What's more, it contained so many of the icons of popular culture we all know – of the baby creature bursting from John Hurt's chest and the face huggers, for example. There are ever lesser cinematographic effects that immediately identify the film, like the computer monitors and readouts slowly flicking to life in the otherwise lifeless ship, reflected in spacesuit helmets and windows.

The crew of the Nostromo answers a distress call to an apparently uncharted planet, where the ship is rerouted to investigate (whipping up many a conspiracy that The Company knew all along that the aliens were on the surface – a fact expounded upon in Cameron's Aliens later – and that Ash (Holm) was there to make sure the alien lived to return to earth.
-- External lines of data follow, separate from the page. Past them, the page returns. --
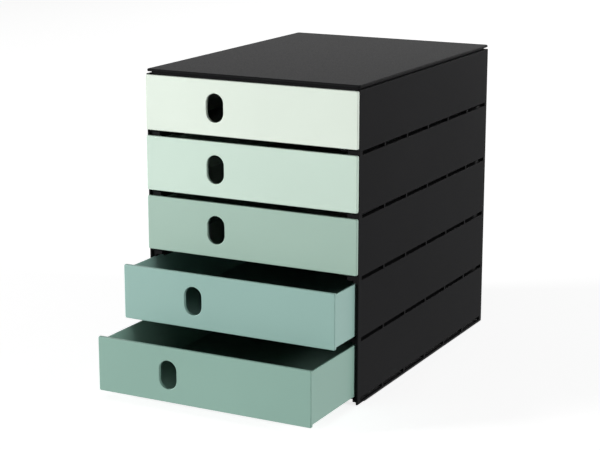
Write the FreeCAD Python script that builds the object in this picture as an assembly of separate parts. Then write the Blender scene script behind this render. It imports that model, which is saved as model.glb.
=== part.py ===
"""Desk drawer box for A4/C4 papers: five stacked housing tiers, a top cover and five closed-front drawers.

Millimetres. +X to the right, +Z up, the drawers open towards -Y. The origin lies on the desk, under the
middle of the whole box as it stands with its two lowest drawers pulled out. Tier 1 and drawer 1 are
the lowest.
"""
import FreeCAD, Part
import os

# ---- housing ----
tier_count = 5
housing_width = 242.0
housing_depth = 334.5
tier_pitch = 63.0            # height that each tier adds to the stack
wall = 2.0
floor_thickness = 2.0
floor_setback = 7.0          # from the housing's front edge back to the floor
corner_radius = 1.5          # upright outer rear corners of the walls
wall_edge_radius = 0.5       # outer top edge of the walls
wall_front_radius = 0.7      # outer upright front edges of the walls

# ---- the joint between one tier and the next ----
notch_height = 6.2           # height of the notches along a wall's lower edge, up to the floor
wall_rise = 2.1              # how far the walls and the seat ledge below reach up into those notches
seat_width = 4.5
seat_setback = 2.0           # from the housing's front edge back to the ledges and pads
skirt_space = 10.0           # from the walls in to the skirts that screen the slots from inside
skirt_thickness = 1.5
ledge_lap = 0.4              # how far the ledge reaches below the recesses for the tabs
tab_width = 2.6
end_tab = 7.2
side_notches = 6
rear_notches = 4
tab_gap = 0.1                # between a tab and the recess it keys into
base_rail_height = 2.0       # the rail that closes the lowest tier's notches underneath

# ---- top cover ----
cover_thickness = 2.8
cover_gap = 2.0              # shadow gap between the highest walls and the cover
cover_wall_rise = 3.3        # the highest tier's walls reach this far past its pitch
cover_corner_radius = 3.0    # its upright corners
cover_edge_radius = 1.2
cover_lower_radius = 1.0
rim_inset = 4.0              # from the cover's edge to its underside rim
rim_width = 2.0

# ---- drawers ----
front_thickness = 3.0
front_side_gap = 0.5         # the front is narrower than the housing by this much each side
front_space = 6.0            # upright space between one front and the next
front_corner_radius = 1.6
front_edge_radius = 1.0
front_root_radius = 2.0      # inside, where the tray meets the front
tray_wall = 2.0
tray_floor = 2.0
tray_inset = 3.4             # from the front's side edge in to the tray's wall
tray_lift = 0.35             # from the front's lower edge up to the tray's underside
tray_corner_radius = 4.0
tray_inner_radius = 2.0
tray_rim_radius = 0.6
tray_rear_space = 4.5
hole_width = 19.8
hole_height = 29.6
hole_offset = 38.7           # from the middle of the front to the left
hole_edge_radius = 0.6
pull_outs = (97.0, 47.3, 0.0, 0.0, 0.0)

# ---- runners, guides and stops ----
slide_gap = 0.3
runner_height = 0.4
runner_width = 4.0
runner_spread = 168.0
guide_height = 3.0
guide_end_space = 6.0
stop_width = 24.0
stop_spread = 144.0
stop_thickness = 2.5
stop_overlap = 1.6
stop_setback = 76.0          # from the housing's front edge back to the stop ribs

# ---- rubber feet ----
foot_standout = 0.5          # how far the feet lift the lowest tier off the desk
foot_diameter = 12.0
foot_stem_diameter = 7.0
foot_stem_height = 3.0
foot_seat_height = 2.0       # lower face of a foot boss above its tier's lower edge
foot_edge_radius = 0.6
foot_side_inset = 24.0
foot_end_inset = 22.0

# ---- modelling aids, not sizes of the box ----
overcut = 1.0                # how far a cutter reaches past the material
same = 1e-6                  # two places closer than this are the same place

# ---- places that follow from those sizes ----
half_width = housing_width / 2
whole_depth = max(pull_outs) + front_thickness + slide_gap + housing_depth
housing_front = whole_depth / 2 - housing_depth
housing_rear = whole_depth / 2
floor_top = notch_height + floor_thickness
runner_top = floor_top + runner_height
tray_bottom = runner_top + slide_gap
front_bottom = tray_bottom - tray_lift
front_top = tier_pitch + front_bottom - front_space
ledge_bottom = tier_pitch - ledge_lap
tray_top = ledge_bottom - slide_gap
stop_bottom = tray_top + 2 * slide_gap
front_half = half_width - front_side_gap
tray_half = front_half - tray_inset
front_back_face = housing_front - slide_gap
tray_rear = housing_rear - wall - tray_rear_space
cover_bottom = cover_wall_rise + cover_gap
stop_front = housing_front + stop_setback
drawer_travel = tray_rear - tray_wall - stop_front - stop_thickness


def span(x, y, z):
    """A box between two limits along each axis."""
    corner = FreeCAD.Vector(x[0], y[0], z[0])
    return Part.makeBox(x[1] - x[0], y[1] - y[0], z[1] - z[0], corner)


def upright_edges(shape, radius, keep=lambda point: True):
    """Round the edges parallel to Z whose middle passes the test."""
    edges = []
    for edge in shape.Edges:
        ends = edge.Vertexes
        straight = len(ends) == 2 and abs(ends[0].X - ends[1].X) + abs(ends[0].Y - ends[1].Y) < same
        if straight and keep(edge.CenterOfMass):
            edges.append(edge)
    return shape.makeFillet(radius, edges)


def level_edges(shape, height, radius, keep=lambda point: True):
    """Round the edges that lie at one height and whose middle passes the test."""
    edges = [edge for edge in shape.Edges
             if all(abs(corner.Z - height) < same for corner in edge.Vertexes) and keep(edge.CenterOfMass)]
    return shape.makeFillet(radius, edges)


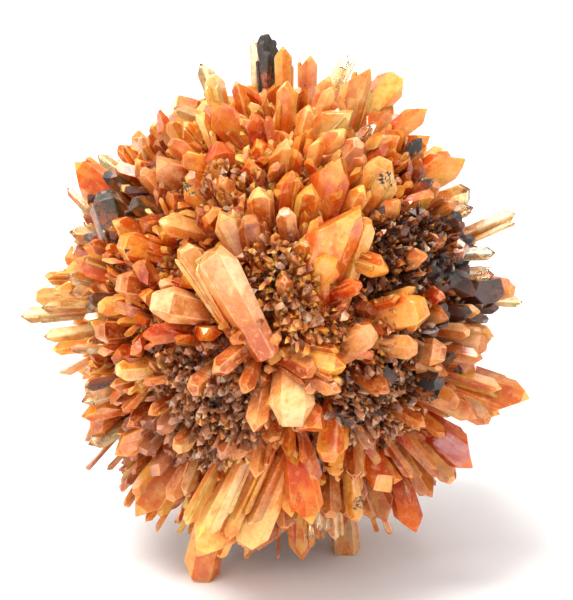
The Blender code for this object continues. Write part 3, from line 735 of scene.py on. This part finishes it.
def unseen_reach(direction):
    """How far the ball reaches on its unseen side, where it stays inside the front view's outline."""
    forward = direction.dot(toward_viewer())
    outward = math.sqrt(max(1.0 - forward * forward, 1e-6))
    ball = 1.0 / math.sqrt((outward / REACH_RIGHT) ** 2 + (forward / REACH_BACK) ** 2)
    return min(ball, RIM_REACH / outward)


def wander(chance):
    return Vector((chance.uniform(-1, 1), chance.uniform(-1, 1), chance.uniform(-1, 1)))


def back_stands(chance):
    """Where the blades of the sides, the back and the underside stand."""
    stands = []
    tones = random.Random(BACK_SEED)
    for direction in spread_directions(2 * BACK_BLADES):
        if direction.dot(toward_viewer()) > -BACK_START:
            continue
        direction = (direction + UNEVEN_PLACE * wander(chance)).normalized()
        tip = direction * unseen_reach(direction) * chance.uniform(*BACK_SHORTER)
        tip.z = max(tip.z, GROUND + CLEAR_OF_GROUND)
        axis = (direction + UNEVEN_AXIS * wander(chance)).normalized()
        low, high = BACK_WIDTHS
        width = low + (high - low) * chance.random() ** NARROW_MORE_OFTEN
        ending = chance.choice([POINT, POINT, ROOF, ROOF, CHISEL, FLAT])
        length = length_to_root(tip, axis)
        lean = chance.uniform(*UNEVEN_LEAN)
        thick = width * chance.uniform(*BACK_FLATNESS)
        broad = chance.uniform(*BROADNESS)
        face = Matrix.Rotation(chance.uniform(0.0, math.tau), 3, axis) @ axis.orthogonal().normalized()
        tone = tone_at(direction, tones)
        stands.append(Stand(tip, axis, face, width, thick, length, ending, lean, broad, tone))
    return stands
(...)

Once there, we're treated to some of the most memorable scenes in cinema, of the huge alien ship, the fossilised alien body at the helm, and the nesting ground of eggs.

When Kane (Hurt) peers too close to an open egg and a facehugger attaches itself to him, the crew return to the ship, trying anything to remove it. A few days later, they discover it gone. Kane wakes up apparently unhurt until the infamous hatching scene over dinner, and the horror starts.

Ash's intensions seem clear from the first when he warns Dallas not to try and kill the baby – was he protecting the crew from it, or it from them?

Searching through the enormous Nostromo for the animal's whereabouts, each crewmember meets a grisly end one by one until only Ripley (Weaver, in her most successful and well-known role) remains.

She escapes in the Narcissus, activating the self destruct on board the Nostromo with the alien on it (or so she thinks). When it turns up on the Narcissus, we treated to one of most unintentionally erotic scenes of movie lore as Ripley gets undressed to get into the spacesuit, where she lures the alien into the path of the ship's thrusters and blows it away.

Dark, industrial, the first of it's kind and still the best. Cameron wouldn't improve the premise seven years later, but expand the story.